Of course, Acts 11: 26 says “…And the disciples were first called Christians in Antioch.” And that is true; believers, the body of Christ, followers of Jesus Christ were first called Christians there. As such, all believers are woven into the red thread, because we believe in the promise of Messiah, for we have accepted Christ as our Lord and Savior.

We believe in the promise manifested in the person of Jesus. But there were many who believed God’s promise before Christ came to save us through His death, resurrection and ascension into heaven; these are woven into the red thread as well.

I called the thread unbreakable and unbeatable, just think of all that was done to attempt to stop fulfillment of the promise or to keep people from claiming it today. The yarn we use as a representation is frail and only a poor imitation of God’s perfect spinning wheel.

Think of the twists and turns of the lives of those God selected to be in the linage of the seed of the woman. Think of the triumphs and tragedies, think of their failings as humans but their nurture through faith in the steady but rock-solid promise.

Think of the crucial pivot of history in the earthly ministry of Jesus, how He obeyed the Father’s will, how He accepted that will in the Garden of Gethsemane and vanquished the enemy once and for all, although the final victory has been deferred.
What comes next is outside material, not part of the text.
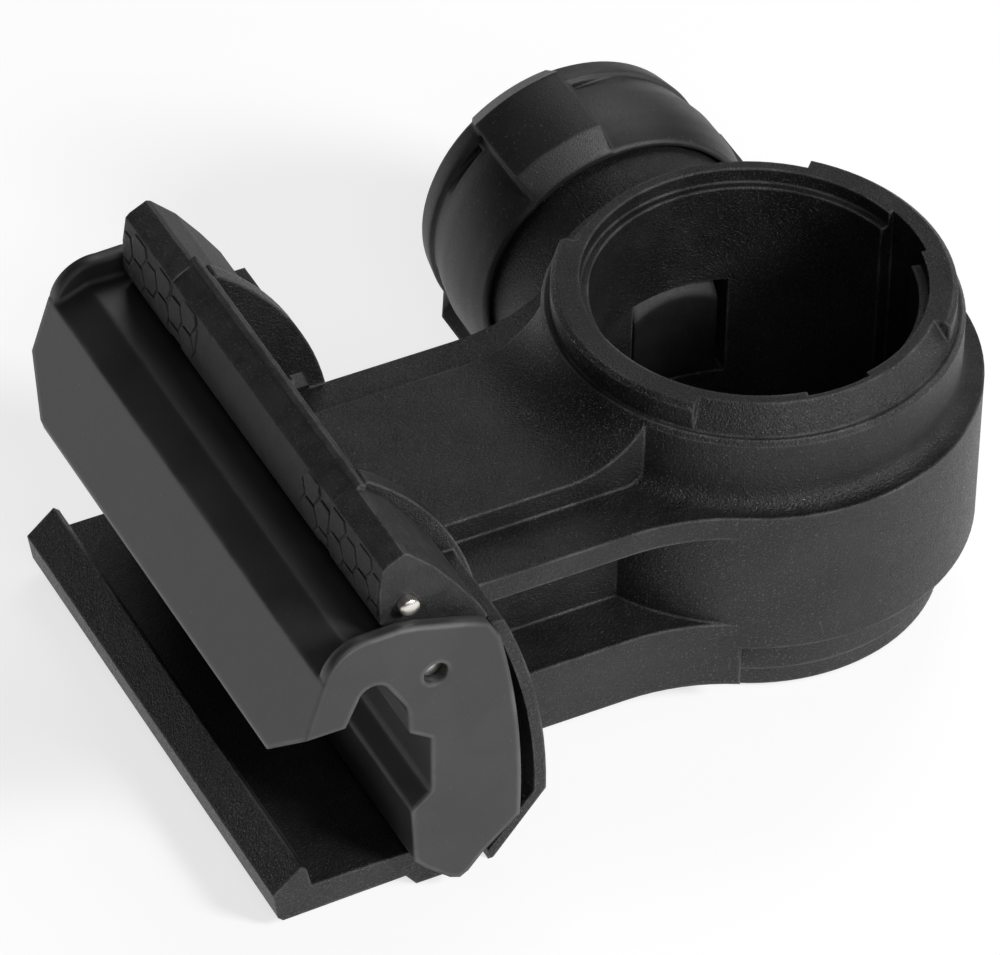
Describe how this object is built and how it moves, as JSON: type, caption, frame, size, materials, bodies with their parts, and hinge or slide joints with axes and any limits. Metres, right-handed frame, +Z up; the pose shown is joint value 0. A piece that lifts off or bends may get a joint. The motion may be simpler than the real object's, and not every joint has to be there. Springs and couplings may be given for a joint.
{
  "type": "rod holder clamp",
  "caption": "Rod holder clamp: a sprung hook jaw with a release lever grips a flat rail, and a screw clamps a round leg in the castellated barrel.",
  "frame": {"origin": "on the leg barrel's axis at its lower end", "axes": "+Z up along the barrel, -X towards the hook jaw and its lower plate, +Y towards the clamp knob"},
  "size_m": [0.1002, 0.0824, 0.0493],
  "materials": {
    "body_black": "satin, glass-filled, finely speckled",
    "jaw_grey": "satin, lightly scratched",
    "lever_black": "matte, mottled, with engraved hexagons",
    "knob_black": "satin",
    "pad_black": "satin",
    "pin_steel": "ground bright",
    "spring_steel": "bright drawn wire",
    "screw_steel": "zinc plated",
    "insert_brass": "turned"
  },
  "bodies": {
    "frame": {"main_body": "body_black", "jaw_pin": "pin_steel", "lever_pin": "pin_steel", "jaw_springs": "spring_steel", "thread_insert": "insert_brass"},
    "jaw": {"hook_jaw": "jaw_grey"},
    "lever": {"lever": "lever_black"},
    "pad": {"pressure_pad": "pad_black", "pad_clip": "screw_steel", "thrust_disc": "screw_steel"},
    "knob_set": {"knob": "knob_black", "knob_cap": "knob_black", "clamp_screw": "screw_steel"}
  },
  "joints": [
    {"name": "jaw_swing", "type": "hinge", "parent": "frame", "child": "jaw", "pos_m": [-0.0564, 0, 0.0333], "axis": [0, -1, 0], "range_deg": [0, 6], "stiffness_Nm_per_rad": 0.1, "springref_deg": -34.38, "deforming": ["jaw_springs"]},
    {"name": "lever_lift", "type": "hinge", "parent": "frame", "child": "lever", "pos_m": [-0.0586, 0, 0.042], "axis": [0, -1, 0], "range_deg": [0, 40]},
    {"name": "pad_slide", "type": "slide", "parent": "frame", "child": "pad", "axis": [0, -1, 0], "range_m": [0, 0.004]},
    {"name": "knob_turn", "type": "hinge", "parent": "pad", "child": "knob_set", "pos_m": [0, 0.031, 0.0187], "axis": [0, -1, 0], "range_deg": [0, 960]}
  ],
  "couplings": [
    {"joint": "knob_turn", "follows": "pad_slide", "rad_per_m": 4188.8}
  ]
}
Think of the power and durable strength of the red thread at that moment in time. Think about what transpired after.

“Remember, Jesus was mocked, lied about, beaten, spat upon, scourged, stripped naked, and in fact, Jesus Himself was abandoned by all of His disciples except John when He was nailed to the cross.”

The world and we sinners put our Savior through hell on earth. But even what we put Him through could not snap the red thread, strengthened and tempered by the sinless and obedient nature of Christ on earth, and woven by the love and grace of God in heaven.

Nothing can break the red thread. We, as believers, as members of the body of Christ, are blessed to be called Christians.

Those who believed the promise before there was a church are deeply blessed as well.

I have no problem thinking of them as Christians, for they believed the promise before it was manifested in Christ’s sacrifice, and isn’t belief the bedrock to anchor one’s faith on?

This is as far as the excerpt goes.